** Start SOURCE EXCERPT **

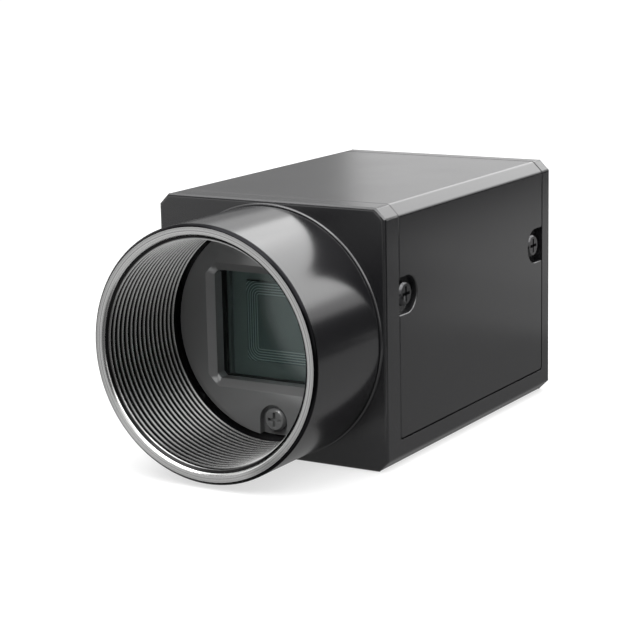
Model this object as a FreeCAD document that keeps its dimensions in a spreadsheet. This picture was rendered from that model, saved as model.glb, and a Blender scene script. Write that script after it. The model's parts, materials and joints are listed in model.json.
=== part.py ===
"""Machine vision camera with a C-mount lens ring, a cube housing and a network socket at the back.

Millimetres. +Z is up and the lens ring faces -Y. The origin is the centre of the housing's underside.
Every sub-part is a PartDesign body whose sizes are read from the spreadsheet "size".
"""
import FreeCAD, Part
import math
import os

import Sketcher

SIZES = {
    # Housing, outside: square across, a little wider than the flange of the lens mount
    "housing_length": 42.0,
    "housing_margin": 0.25,
    "corner_chamfer": 1.2,
    "end_round": 0.4,
    # Chassis: front plate, floor and rear wall in one piece
    "front_thickness": 3.0,
    "rear_thickness": 2.2,
    "floor_thickness": 3.0,
    "seam_gap": 0.12,
    "seam_corner_radius": 0.5,
    "seam_edge_break": 0.1,
    # Top cover: roof and both sides in one piece
    "cover_wall": 1.5,
    # Side screws, their notches in the cover and their lugs on the chassis
    "cover_screw_rise": 4.45,
    "notch_radius": 2.05,
    "notch_depth": 1.0,
    "cover_screw_head_radius": 1.4,
    "cover_screw_head_height": 0.75,
    "cover_screw_shank_length": 2.4,
    "lug_thickness": 2.4,
    "lug_length": 4.4,
    "lug_half_height": 2.3,
    "lug_gap": 0.05,
    # Threads and running gaps shared by the small fasteners
    "screw_radius": 0.8,
    "thread_gap": 0.03,
    "clearance_gap": 0.1,
    "slide_gap": 0.05,
    "recess_arm": 0.85,
    "recess_slot": 0.36,
    "recess_depth": 0.5,
    "head_edge_break": 0.25,
    # Lens mount
    "bore_radius": 12.7,
    "mount_wall": 1.3,
    "mount_flange_step": 0.25,
    "mount_flange_proud": 0.5,
    "flange_chamfer": 0.15,
    "root_groove_depth": 0.12,
    "root_groove_width": 0.25,
    "rim_chamfer": 0.3,
    "mouth_chamfer": 0.25,
    "undercut_depth": 0.25,
    "thread_relief": 0.8,
    "thread_pitch": 0.79375,
    "thread_depth": 0.43,
    "thread_crest": 0.1,
    "thread_root": 0.6,
    "spigot_wall": 0.65,
    "seat_depth": 1.5,
    "flange_focal_distance": 17.526,
    # Filter holder, its window and its two screws
    "holder_gap": 0.6,
    "window_side_margin": 4.5,
    "window_web": 1.4,
    "window_corner": 0.5,
    "bevel_width": 0.9,
    "bevel_depth": 0.5,
    "bevel_corner": 1.3,
    "glass_set_back": 1.9,
    "glass_lap": 1.1,
    "glass_thickness": 0.8,
    "holder_frame": 0.8,
    "holder_boss_lip": 0.2,
    "holder_screw_inset": 1.85,
    "holder_notch_radius": 1.75,
    "holder_notch_depth": 0.9,
    "holder_screw_head_radius": 1.35,
    "holder_screw_head_height": 0.75,
    "holder_screw_shank_length": 2.0,
    # Image sensor and the gasket in front of it
    "gasket_wall": 1.0,
    "gasket_thickness": 0.476,
    "window_glass_thickness": 0.4,
    "window_glass_rise": 0.25,
    "window_glass_lap": 0.3,
    "package_side": 1.1,
    "package_end": 1.5,
    "package_wall": 1.2,
    "die_half_width": 5.4,
    "die_half_height": 4.6,
    "die_thickness": 0.4,
    "package_base": 1.074,
    # Circuit boards and what holds them
    "board_thickness": 1.2,
    "board_edge_gap": 0.6,
    "interface_board_gap": 9.1,
    "post_inset": 1.6,
    "post_radius": 1.5,
    "stud_length": 2.6,
    "standoff_flats": 3.0,
    "tapped_depth": 3.0,
    "board_screw_length": 3.6,
    "board_screw_head_radius": 1.4,
    "board_screw_head_height": 0.9,
    # Connector between the sensor board and the main board
    "stack_half_length": 8.0,
    "stack_half_width": 1.9,
    "stack_height_above_edge": 4.6,
    "stack_wall": 1.0,
    "stack_floor": 1.5,
    # Parts on the sensor board and the main board
    "regulator_size": 3.0,
    "regulator_height": 1.0,
    "regulator_spacing": 6.0,
    "regulator_below_edge": 6.9,
    "processor_half": 6.0,
    "processor_height": 1.5,
    "processor_above_floor": 8.5,
    "pad_thickness": 1.0,
    "rib_half_width": 7.0,
    "rib_height": 15.0,
    "rib_thickness": 1.5,
    "memory_width": 8.0,
    "memory_length": 6.0,
    "memory_height": 1.0,
    "memory_spacing": 10.0,
    "memory_below_edge": 7.4,
    "crystal_width": 2.5,
    "crystal_length": 3.2,
    "crystal_height": 0.8,
    "crystal_gap": 2.35,
    "capacitor_width": 0.8,
    "capacitor_length": 1.6,
    "capacitor_height": 0.8,
    "capacitor_spacing": 3.6,
    # Pin header between the main board and the interface board
    "header_spacing": 2.0,
    "header_below_edge": 2.6,
    "header_base_height": 2.0,
    "header_pin": 0.5,
    "header_socket_floor": 1.0,
    "header_wall": 0.75,
    # Parts on the interface board
    "transformer_half_width": 7.0,
    "transformer_length": 9.0,
    "transformer_height": 4.0,
    "transformer_above_floor": 8.5,
    "inductor_size": 4.0,
    "inductor_height": 2.2,
    "inductor_from_middle": 7.5,
    "inductor_gap": 1.1,
    # Network socket
    "socket_above_floor": 0.1,
    "socket_shell": 0.3,
    "socket_side_wall": 2.0,
    "socket_base": 2.5,
    "socket_roof": 1.4,
    "socket_back_wall": 3.1,
    "socket_insert_recess": 0.4,
    "plug_width": 11.9,
    "plug_height": 7.4,
    "plug_depth": 12.5,
    "latch_width": 6.2,
    "latch_height": 2.0,
    "contact_spacing": 1.02,
    "contact_width": 0.35,
    "contact_thickness": 0.25,
    "contact_slot_depth": 0.7,
    "contact_front_wall": 0.8,
    "contact_rise": 1.6,
    "lock_screw_gap": 3.05,
    # Power and signal connector
    "io_from_middle": 4.5,
    "io_flange_gap": 0.2,
    "io_flange_step": 0.7,
    "io_wall": 0.9,
    "io_flange_thickness": 0.8,
    "io_proud": 1.5,
    "io_body_length": 9.0,
    "io_mouth_chamfer": 0.3,
    "io_insulator_length": 4.5,
    "io_pin_radius": 0.35,
    "io_pin_inset": 1.3,
    "io_pin_recess": 1.0,
    "io_nut_wall": 0.4,
    "io_nut_thickness": 2.0,
    # Status light
    "pipe_post_spacing": 3.3,
    "led_width": 1.6,
    "led_height": 0.8,
    "pipe_radius": 1.0,
    "pipe_collar_radius": 1.6,
    "pipe_collar_thickness": 1.0,
    "pipe_gap": 0.2,
    # Mounting threads in the underside
    "base_hole_radius": 1.25,
    "base_hole_depth": 2.4,
    "base_hole_spacing_across": 20.0,
    "base_hole_spacing_along": 24.0,
}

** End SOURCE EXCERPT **

Exactly repeat the lines running from the top of the listing to the line bearing "import Sketcher", both of those lines included, and only them.

■ THE RESPONSE:
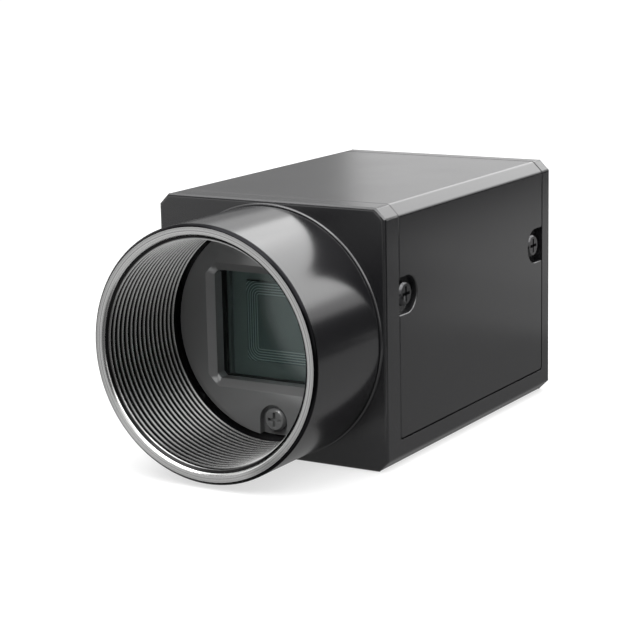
Model this object as a FreeCAD document that keeps its dimensions in a spreadsheet. This picture was rendered from that model, saved as model.glb, and a Blender scene script. Write that script after it. The model's parts, materials and joints are listed in model.json.
=== part.py ===
"""Machine vision camera with a C-mount lens ring, a cube housing and a network socket at the back.

Millimetres. +Z is up and the lens ring faces -Y. The origin is the centre of the housing's underside.
Every sub-part is a PartDesign body whose sizes are read from the spreadsheet "size".
"""
import FreeCAD, Part
import math
import os

import Sketcher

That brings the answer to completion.